I’m trying to stick to my goal of multi-tasking while watching the Olympics, and so far I’ve been pretty successful. I’m super excited to have finished my planners for the 2012-2013 homeschool year!
Yes…planners…plural! I posted a few weeks ago a bit about my planner from last year and some thoughts I had about creating a new planner for this year. (That post has links to a ton of free printables I found for creating planners, so be sure to check out that post too if you are working on creating your own!).
I decided this year to create a weekly planner and a calendar/curriculum reference in a separate bindings:
The front and back covers start with a base of cardstock, and the front covers have a piece of decorative paper attached. I then sent front and back covers through my laminator. They are pretty sturdy yet still a bit flexible. I bound each one using my ProClick binding machine. I love the ProClick because I can open these planners up and re-arrange or add/delete pages as needed!

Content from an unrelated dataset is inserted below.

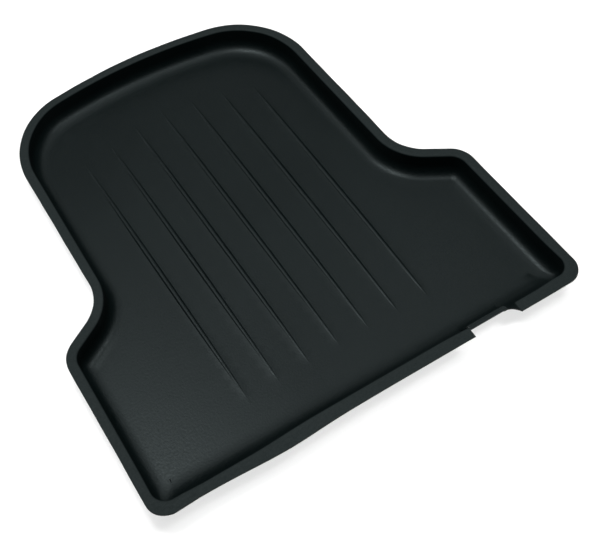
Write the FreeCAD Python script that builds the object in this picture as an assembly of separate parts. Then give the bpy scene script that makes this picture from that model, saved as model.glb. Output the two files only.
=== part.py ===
import FreeCAD, Part
import math
import os

from FreeCAD import Vector

# A drop-in bed tray, formed from one sheet of plastic, with grip pads under its floor.
# Units are millimetres.  +Z is up, +Y runs from the straight front edge to the rounded end,
# and the origin is the middle of the tray's plan, on the surface that the pads stand on.

# ---- driving dimensions ---------------------------------------------------------------
FRONT_WIDTH = 1000.0          # over the rim, where the front and side lines would meet
TRAY_LENGTH = 1034.0          # front edge to the crown of the rounded end
SIDE_LENGTH = 400.0           # front edge to the shoulders
SIDE_TAPER = 12.0             # how far each side leans in over that length
SHOULDER_STEP = 120.5         # how far each shoulder leads in to the neck
SHOULDER_SLANT = 72.0         # how far it leads back over that step
NECK_TAPER = 17.5             # how far each neck line leans in, up to the rounded end
END_BULGE = 52.0              # how far the crown stands out past the ends of the neck lines

FRONT_CORNER_RADIUS = 40.0    # plan radii, on the rim's outer edge
SHOULDER_RADIUS = 60.0
NECK_RADIUS = 101.0
BACK_CORNER_RADIUS = 184.0

SHEET = 3.0                   # thickness of the formed sheet
TRAY_DEPTH = 54.0             # rim face down to the floor
RIM_WIDTH = 20.0              # rim at the sides and the rounded end
FRONT_RIM_WIDTH = 27.0        # the rim is wider along the front
WALL_DRAFT = 4.0              # degrees off upright
FLOOR_RADIUS = 30.0           # inside radius from wall to floor
RIM_BEND_UNDER = 2.0          # inside radius of the bend from rim to wall, on its underside

RIB_COUNT = 7
RIB_SIDE_GAP = 77.8           # outermost rib's middle line to the floor radius of the neck's end
RIB_WIDTH = 12.0              # across the rib at mid length
RIB_HEIGHT = 3.0
RIB_FRONT_GAP = 145.0         # front edge to the near ends of the ribs
RIB_BACK_GAP = 116.0          # crown of the rounded end to the far end of the middle rib
RIB_END_ARC = 424.0           # radius of the arc on which the far ends lie

RELIEF_START = 218.0          # the lowered place in the front rim, from the middle line
RELIEF_END = 333.0
RELIEF_RAMP = 15.0            # run of its sloping end
RELIEF_DROP = 16.0            # how far its lip lies below the rim
RELIEF_INSET = 39.5           # front edge to the inside of its wall
RELIEF_LIP = 13.0             # width of the narrow lip that is left
RELIEF_TRIM = (2.5, 9.0)      # where the trim line bends on the ramp: along X, and from the front

PAD_LENGTH = 80.0             # grip pads, along Y
PAD_WIDTH = 50.0
PAD_THICKNESS = 2.0
PAD_CORNER = 8.0
PAD_EDGE_GAP = 12.0           # from the end of the floor radius to a pad's outer side
PAD_FRONT_GAP = 115.0         # front edge to the middle of the front pair
PAD_NECK_GAP = 8.0            # start of the neck to the middle of the middle pair
PAD_BACK_GAP = 234.0          # crown of the rounded end to the middle of the rear pair

# ---- values worked out from them ------------------------------------------------------
FRONT_Y = -TRAY_LENGTH / 2
FLOOR_Z = PAD_THICKNESS + SHEET
RIM_Z = FLOOR_Z + TRAY_DEPTH
LIP_Z = RIM_Z - RELIEF_DROP
RAMP_FOOT = RELIEF_END - RELIEF_RAMP
RIM_BEND = RIM_BEND_UNDER + SHEET

NECK_Y = SIDE_LENGTH + SHOULDER_SLANT
BACK_CORNER_Y = TRAY_LENGTH - END_BULGE
SIDE_HALF = FRONT_WIDTH / 2 - SIDE_TAPER
NECK_HALF = SIDE_HALF - SHOULDER_STEP
BACK_HALF = NECK_HALF - NECK_TAPER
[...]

My planner from last year had a journal/planner section that I used for a few weeks and then abandoned. It just didn’t reflect how I actually planned or tracked our weeks. However I did find myself printing out a bunch of these one page charts to pencil in at the beginning of the week — just so I could get a feel for what each day would look like. I was inspired by this thread at the Well-Trained Mind forum to look at a few more planning ideas, and I found this weekly planner (intended to be a student planner). I thought this planner (edited with a different font and headings) might be a nice replacement for this chart, with a little more space to write on and with the easier ability to customize the subjects:
This planner doesn’t specifically have space for different students’ subjects. Some subjects like history and science we do “all together” anyway. The boxes are big enough that for subjects like Math and Phonics/Spelling I can write in the same box what each student is doing. This may not work when all 4 kids or even the three older ones are school age, but for right now with just a K’er and a 3rd grader doing “real” school, this should be just fine.

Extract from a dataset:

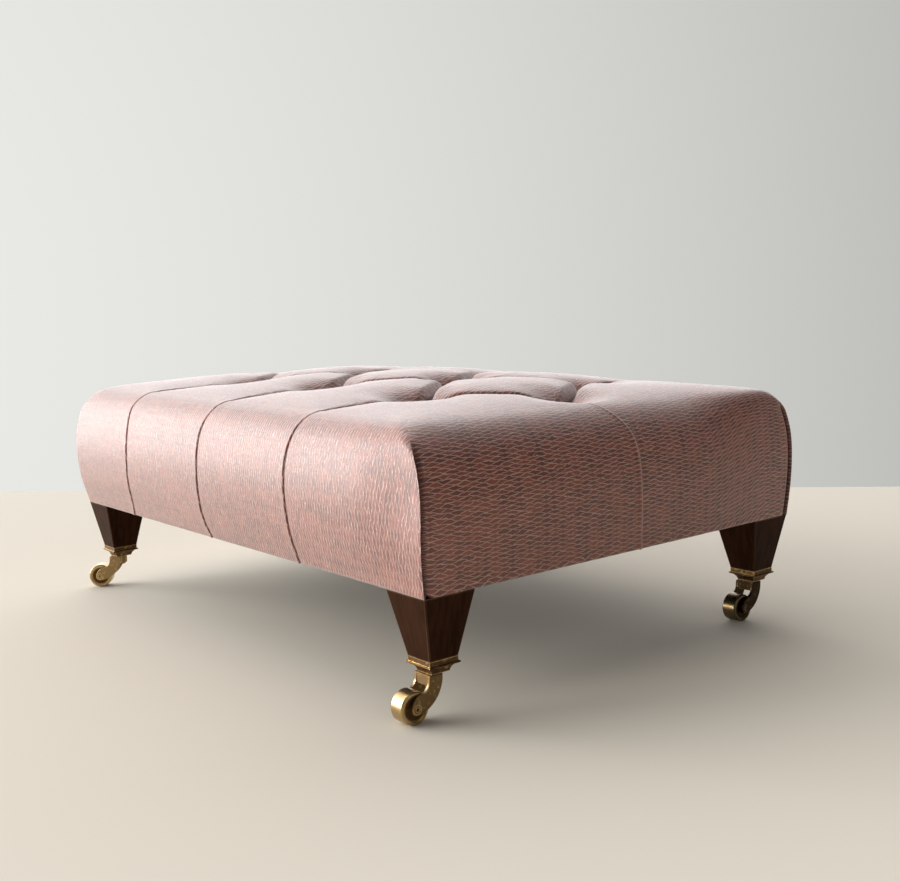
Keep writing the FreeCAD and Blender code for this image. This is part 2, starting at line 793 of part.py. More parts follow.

How I’ll use this is at the beginning of each week I’ll jot down in pencil what I hope to accomplish in each subject — which history books we might read, what math lessons I hope we finish (i.e. I will look through the upcoming lessons and see if any will take more than one day, etc). Then I can easily erase and make changes if needed! I can look back on the week as I am writing a weekly update post or as I decide what we need to do the next week!
I like having this as a separate volume from my calendar/reference planner, because then I can have both open at once — one to a reference page and one to a weekly planner chart.

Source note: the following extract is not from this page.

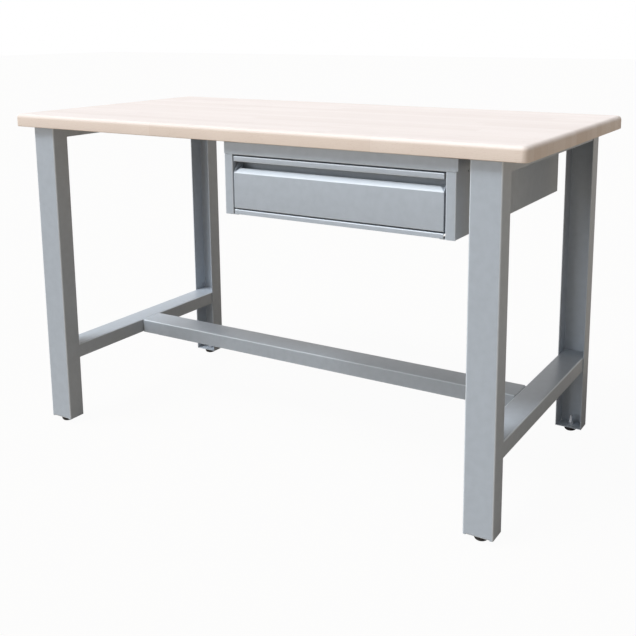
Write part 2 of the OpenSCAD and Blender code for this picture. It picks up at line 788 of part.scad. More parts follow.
worktop();
leg_front_left();
leg_front_right();
leg_rear_left();
leg_rear_right();
lower_rail_left();
lower_rail_right();
upper_rail_left();
upper_rail_right();
stretcher();
stretcher_bolts();
stretcher_nuts();
worktop_screws();
foot_nuts();
pad(-1, -1);  // pad_front_left
pad(1, -1);  // pad_front_right
pad(-1, 1);  // pad_rear_left
pad(1, 1);  // pad_rear_right
stud(-1, -1);  // stud_front_left
stud(1, -1);  // stud_front_right
stud(-1, 1);  // stud_rear_left
stud(1, 1);  // stud_rear_right
housing_side_left();
housing_side_right();
housing_top_rail();
housing_back();
housing_bottom();
housing_screws();
runner_left();
runner_right();
outer_slide_left();
outer_slide_right();
outer_slide_screws();
middle_slide_left();
middle_slide_right();
outer_cage_left();
outer_cage_right();
inner_cage_left();
inner_cage_right();
inner_slide_left();
inner_slide_right();
inner_slide_screws();
drawer_face();
drawer_grip();
drawer_end_caps();
drawer_tray();
drawer_back();
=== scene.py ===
"""A workbench with a hanging drawer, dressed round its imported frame.

Lengths are metres in the frame's own axes: +X to the right, +Y to the back, +Z up from the floor.
Every folded panel is a grid carried along its bent cross-section, so its bends are true arcs.
"""

import logging
import math
from collections.abc import Callable, Sequence
from dataclasses import dataclass, field
from enum import Enum
from functools import cached_property

import bpy
import numpy as np
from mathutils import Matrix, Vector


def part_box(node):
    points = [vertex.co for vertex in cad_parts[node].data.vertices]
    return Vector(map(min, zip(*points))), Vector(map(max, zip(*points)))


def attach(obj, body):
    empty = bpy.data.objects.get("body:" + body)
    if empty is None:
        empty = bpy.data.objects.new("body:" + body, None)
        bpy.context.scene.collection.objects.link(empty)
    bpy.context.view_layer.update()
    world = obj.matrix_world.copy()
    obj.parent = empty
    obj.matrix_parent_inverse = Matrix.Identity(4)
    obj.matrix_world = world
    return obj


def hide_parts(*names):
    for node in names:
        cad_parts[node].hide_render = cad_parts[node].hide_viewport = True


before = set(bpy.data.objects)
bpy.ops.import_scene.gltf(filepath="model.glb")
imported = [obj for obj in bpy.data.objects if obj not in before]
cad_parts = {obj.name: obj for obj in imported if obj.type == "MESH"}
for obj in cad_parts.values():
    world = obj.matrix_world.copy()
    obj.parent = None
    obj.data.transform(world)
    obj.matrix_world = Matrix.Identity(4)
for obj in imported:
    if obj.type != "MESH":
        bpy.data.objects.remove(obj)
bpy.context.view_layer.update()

log = logging.getLogger("workbench")

MM = 0.001
BEND_STEPS = 8
ARC_STEPS = 8
HOLE_STEPS = 12
SHARP_ANGLE = math.radians(32)
SOFTENED_ANGLE = math.radians(50)
HEXAGON_STEPS = 48
HEXAGON_FACE_SHARE = 0.48
LATHE_STEPS = 64
QUARTER = np.radians(np.linspace(0.0, 90.0, ARC_STEPS + 1))

Point = tuple[float, float]
Triple = tuple[float, float, float]
Keep = Callable[[np.ndarray, np.ndarray, np.ndarray], np.ndarray]


# ---- Surfaces ----


class Run(Enum):
    """The axis along which a cross-section is carried, with the axes of its two coordinates."""

    X = (1, 2, 0)
    Y = (0, 2, 1)
    Z = (0, 1, 2)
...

Here’s what I put in my other planner:
I started out with a nice sturdy plastic pocket. It’s an Avery Big Pocket Insertable Plastic Divider. Since this reference planner is also my main calendar, I find myself taking it with me to appointments, etc and sometimes I have small bits of paper or appointment cards I don’t want to lose. That’s what this pocket is for! It used to have a tab divider sticking out the side but it stuck out way too far so I cut it off! 🙂 Under the pocket is a one-page academic year calendar from vertex42. I’ll use an (erasable) colored pencil to mark the weeks were planning on taking school breaks.
Under the one year calender is a quick chart of “school weeks” vs. dates. We started doing some schoolwork at the beginning of July, but we won’t do “full school days” until after labor day (well, we might do a couple “for practice” the week prior to test out our schedule!). This only makes 32 full school weeks, but with the work we get done in the two months prior to this, it still makes for a pretty full school year. This reference will help me make sure we stay on track with things like Miss M’s Bible study book for the year, where we’ll just do one chapter per week. I can quickly make sure we are staying on track by comparing the week # with the chapter #!
Under the chart is a set of monthly calendars, again from Vertex42.
Next is another plastic divider pocket…and a blank space that will later be filled with schedules from co-op, homeschool support group, etc. After this space I have subject-specific dividers:
In each section I copied or printed out the tables of contents for the books we use, and any helpful reference materials — like the phonogram chart for Logic of English Essentials or the flowcharts that go along with Building Foundations of Scientific Understanding. I just have a couple pages of theme and activity ideas in the Pre-K/K section. My history section has the most actual “planning” documents (which makes sense since I planned our own history this year rather than relying on a packaged curriculum!):
I used the school year calendar from 5Js to color each of our history units a different color for quick reference.
And I also printed out the most recent copy of my history spreadsheet (available on this page — I’ll be updating the file as we go through the year) for quick reference. I’ll be changing out these pages every couple months as I update the spreadsheet (I think, anyway!). If I find I always just look at this on the computer, I may take it out all together, but I suspect I might refer to this at the library or elsewhere.
I’ll still be adding a few more pages to my reference planner, but it’s about 95% or more complete! Finishing the planner makes me really excited to get going with more of our school year!